Scan the records below for the line containing "pole] = make_screw(side)" and the line containing "for body, members". Copy both, plus every line between, exactly.
***
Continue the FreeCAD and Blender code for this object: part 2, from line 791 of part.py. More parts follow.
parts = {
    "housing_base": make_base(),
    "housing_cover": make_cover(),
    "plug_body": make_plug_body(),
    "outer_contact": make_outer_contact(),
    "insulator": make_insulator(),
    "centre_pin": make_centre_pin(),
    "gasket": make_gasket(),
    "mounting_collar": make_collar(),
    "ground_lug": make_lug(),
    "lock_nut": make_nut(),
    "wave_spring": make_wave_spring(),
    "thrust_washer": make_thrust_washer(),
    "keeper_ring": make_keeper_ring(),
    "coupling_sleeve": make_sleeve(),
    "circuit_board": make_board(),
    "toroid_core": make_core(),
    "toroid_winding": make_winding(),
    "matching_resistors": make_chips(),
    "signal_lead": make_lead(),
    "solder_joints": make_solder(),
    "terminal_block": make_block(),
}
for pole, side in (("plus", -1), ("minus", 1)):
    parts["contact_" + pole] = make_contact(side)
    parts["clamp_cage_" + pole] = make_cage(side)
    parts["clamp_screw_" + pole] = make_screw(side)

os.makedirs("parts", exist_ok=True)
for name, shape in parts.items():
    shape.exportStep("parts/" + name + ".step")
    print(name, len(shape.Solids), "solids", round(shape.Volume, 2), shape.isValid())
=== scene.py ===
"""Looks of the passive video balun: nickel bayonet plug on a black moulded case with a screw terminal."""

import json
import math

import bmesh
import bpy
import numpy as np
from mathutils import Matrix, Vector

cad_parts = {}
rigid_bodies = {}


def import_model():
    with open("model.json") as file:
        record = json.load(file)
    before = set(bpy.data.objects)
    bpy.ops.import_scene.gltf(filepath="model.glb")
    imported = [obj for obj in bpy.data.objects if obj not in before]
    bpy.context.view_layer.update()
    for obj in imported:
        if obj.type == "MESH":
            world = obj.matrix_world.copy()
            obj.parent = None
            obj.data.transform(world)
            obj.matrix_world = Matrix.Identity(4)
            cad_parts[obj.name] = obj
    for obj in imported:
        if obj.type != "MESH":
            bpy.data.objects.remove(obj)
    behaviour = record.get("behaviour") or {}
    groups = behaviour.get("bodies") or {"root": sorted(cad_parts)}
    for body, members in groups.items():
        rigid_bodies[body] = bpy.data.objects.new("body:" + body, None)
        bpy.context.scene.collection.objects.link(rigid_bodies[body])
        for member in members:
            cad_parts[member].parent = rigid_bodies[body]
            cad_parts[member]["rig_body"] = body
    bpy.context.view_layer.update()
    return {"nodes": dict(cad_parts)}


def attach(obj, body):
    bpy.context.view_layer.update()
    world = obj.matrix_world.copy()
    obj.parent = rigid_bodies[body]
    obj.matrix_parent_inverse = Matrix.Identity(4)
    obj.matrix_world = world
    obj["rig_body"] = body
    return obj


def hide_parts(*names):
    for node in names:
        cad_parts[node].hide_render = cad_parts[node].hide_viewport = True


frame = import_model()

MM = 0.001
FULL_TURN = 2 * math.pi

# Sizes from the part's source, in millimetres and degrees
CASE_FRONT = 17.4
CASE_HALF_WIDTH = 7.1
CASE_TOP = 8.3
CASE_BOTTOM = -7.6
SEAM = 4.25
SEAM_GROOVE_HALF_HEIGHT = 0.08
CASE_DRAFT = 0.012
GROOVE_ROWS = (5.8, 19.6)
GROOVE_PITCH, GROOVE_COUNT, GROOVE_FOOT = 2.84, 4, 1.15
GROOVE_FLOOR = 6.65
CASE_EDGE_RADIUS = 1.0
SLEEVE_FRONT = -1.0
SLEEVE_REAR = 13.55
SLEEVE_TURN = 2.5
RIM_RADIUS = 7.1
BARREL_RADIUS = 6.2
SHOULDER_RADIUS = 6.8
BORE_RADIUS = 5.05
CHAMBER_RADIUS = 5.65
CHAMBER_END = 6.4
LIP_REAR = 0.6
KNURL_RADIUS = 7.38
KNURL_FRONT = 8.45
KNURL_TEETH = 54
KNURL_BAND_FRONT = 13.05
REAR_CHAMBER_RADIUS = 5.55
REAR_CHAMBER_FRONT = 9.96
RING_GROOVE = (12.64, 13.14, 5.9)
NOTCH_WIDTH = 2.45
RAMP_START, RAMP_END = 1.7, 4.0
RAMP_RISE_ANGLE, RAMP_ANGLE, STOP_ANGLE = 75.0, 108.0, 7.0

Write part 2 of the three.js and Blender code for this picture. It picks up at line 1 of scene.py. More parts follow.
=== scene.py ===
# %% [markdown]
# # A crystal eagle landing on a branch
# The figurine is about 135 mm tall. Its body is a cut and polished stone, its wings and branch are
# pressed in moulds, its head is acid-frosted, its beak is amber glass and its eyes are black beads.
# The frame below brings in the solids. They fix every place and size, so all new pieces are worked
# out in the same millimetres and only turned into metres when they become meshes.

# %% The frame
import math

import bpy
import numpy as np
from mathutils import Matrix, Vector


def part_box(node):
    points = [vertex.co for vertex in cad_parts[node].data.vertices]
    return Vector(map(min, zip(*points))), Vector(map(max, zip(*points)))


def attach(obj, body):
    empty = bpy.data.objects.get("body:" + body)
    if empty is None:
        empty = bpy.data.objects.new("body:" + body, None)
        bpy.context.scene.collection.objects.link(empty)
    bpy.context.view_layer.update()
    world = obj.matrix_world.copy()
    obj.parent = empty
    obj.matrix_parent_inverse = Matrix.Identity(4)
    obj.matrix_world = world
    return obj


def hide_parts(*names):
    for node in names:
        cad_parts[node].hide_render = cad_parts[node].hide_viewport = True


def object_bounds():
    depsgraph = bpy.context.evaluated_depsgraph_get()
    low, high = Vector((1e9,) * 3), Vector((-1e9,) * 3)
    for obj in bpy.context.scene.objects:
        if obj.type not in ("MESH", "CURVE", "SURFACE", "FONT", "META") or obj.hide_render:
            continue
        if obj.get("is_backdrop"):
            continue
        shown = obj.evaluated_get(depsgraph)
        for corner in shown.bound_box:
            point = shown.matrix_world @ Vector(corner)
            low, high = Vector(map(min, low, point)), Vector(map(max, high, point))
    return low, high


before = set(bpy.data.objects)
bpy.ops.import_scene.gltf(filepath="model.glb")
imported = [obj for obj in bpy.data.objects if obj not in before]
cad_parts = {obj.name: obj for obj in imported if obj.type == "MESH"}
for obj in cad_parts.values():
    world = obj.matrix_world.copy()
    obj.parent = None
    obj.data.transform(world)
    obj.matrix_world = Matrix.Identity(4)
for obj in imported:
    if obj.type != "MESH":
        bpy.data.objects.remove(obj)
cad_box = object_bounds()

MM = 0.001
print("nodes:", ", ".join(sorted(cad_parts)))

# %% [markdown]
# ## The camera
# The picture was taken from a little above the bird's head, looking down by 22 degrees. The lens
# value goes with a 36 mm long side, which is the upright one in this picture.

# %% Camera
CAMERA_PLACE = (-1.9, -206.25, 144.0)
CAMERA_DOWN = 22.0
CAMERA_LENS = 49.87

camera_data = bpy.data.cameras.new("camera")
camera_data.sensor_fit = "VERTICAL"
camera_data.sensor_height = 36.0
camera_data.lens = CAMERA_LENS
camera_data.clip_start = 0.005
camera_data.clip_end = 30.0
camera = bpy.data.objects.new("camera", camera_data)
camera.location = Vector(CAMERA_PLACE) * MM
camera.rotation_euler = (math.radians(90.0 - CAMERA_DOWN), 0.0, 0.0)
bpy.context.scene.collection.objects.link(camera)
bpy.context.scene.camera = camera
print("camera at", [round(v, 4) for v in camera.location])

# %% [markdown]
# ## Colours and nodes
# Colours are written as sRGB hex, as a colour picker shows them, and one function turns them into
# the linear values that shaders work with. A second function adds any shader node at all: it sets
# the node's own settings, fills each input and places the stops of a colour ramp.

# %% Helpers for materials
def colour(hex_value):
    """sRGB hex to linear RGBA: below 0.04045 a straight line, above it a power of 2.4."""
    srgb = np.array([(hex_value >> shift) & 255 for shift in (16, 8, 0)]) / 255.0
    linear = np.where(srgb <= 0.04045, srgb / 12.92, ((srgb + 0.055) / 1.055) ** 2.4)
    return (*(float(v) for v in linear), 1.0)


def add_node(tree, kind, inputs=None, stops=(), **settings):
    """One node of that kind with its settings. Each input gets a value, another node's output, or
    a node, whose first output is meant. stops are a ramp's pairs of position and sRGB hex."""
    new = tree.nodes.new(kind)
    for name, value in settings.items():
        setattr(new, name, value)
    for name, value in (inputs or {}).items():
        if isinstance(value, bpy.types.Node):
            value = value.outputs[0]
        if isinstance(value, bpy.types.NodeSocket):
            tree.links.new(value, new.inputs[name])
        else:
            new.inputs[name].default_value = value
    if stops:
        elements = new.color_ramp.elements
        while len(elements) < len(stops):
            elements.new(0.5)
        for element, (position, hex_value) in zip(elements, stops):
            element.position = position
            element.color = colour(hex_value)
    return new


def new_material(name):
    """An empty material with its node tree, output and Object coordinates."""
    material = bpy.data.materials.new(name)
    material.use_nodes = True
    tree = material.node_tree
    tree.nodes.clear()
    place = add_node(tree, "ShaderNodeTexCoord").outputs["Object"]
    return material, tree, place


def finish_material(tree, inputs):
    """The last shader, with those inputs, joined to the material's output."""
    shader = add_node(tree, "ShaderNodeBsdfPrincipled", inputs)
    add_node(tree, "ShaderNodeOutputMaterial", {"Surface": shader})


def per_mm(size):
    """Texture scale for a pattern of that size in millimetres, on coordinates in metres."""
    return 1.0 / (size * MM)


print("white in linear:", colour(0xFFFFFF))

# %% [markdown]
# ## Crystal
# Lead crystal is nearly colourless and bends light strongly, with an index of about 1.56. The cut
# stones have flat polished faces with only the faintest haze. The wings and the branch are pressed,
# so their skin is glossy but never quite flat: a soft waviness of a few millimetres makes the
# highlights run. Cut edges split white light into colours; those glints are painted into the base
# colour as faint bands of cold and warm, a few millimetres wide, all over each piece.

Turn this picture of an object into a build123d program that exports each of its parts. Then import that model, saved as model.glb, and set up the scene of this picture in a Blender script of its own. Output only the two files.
***
◆ Final answer
    parts["clamp_screw_" + pole] = make_screw(side)

os.makedirs("parts", exist_ok=True)
for name, shape in parts.items():
    shape.exportStep("parts/" + name + ".step")
    print(name, len(shape.Solids), "solids", round(shape.Volume, 2), shape.isValid())
=== scene.py ===
"""Looks of the passive video balun: nickel bayonet plug on a black moulded case with a screw terminal."""

import json
import math

import bmesh
import bpy
import numpy as np
from mathutils import Matrix, Vector

cad_parts = {}
rigid_bodies = {}


def import_model():
    with open("model.json") as file:
        record = json.load(file)
    before = set(bpy.data.objects)
    bpy.ops.import_scene.gltf(filepath="model.glb")
    imported = [obj for obj in bpy.data.objects if obj not in before]
    bpy.context.view_layer.update()
    for obj in imported:
        if obj.type == "MESH":
            world = obj.matrix_world.copy()
            obj.parent = None
            obj.data.transform(world)
            obj.matrix_world = Matrix.Identity(4)
            cad_parts[obj.name] = obj
    for obj in imported:
        if obj.type != "MESH":
            bpy.data.objects.remove(obj)
    behaviour = record.get("behaviour") or {}
    groups = behaviour.get("bodies") or {"root": sorted(cad_parts)}
    for body, members in groups.items():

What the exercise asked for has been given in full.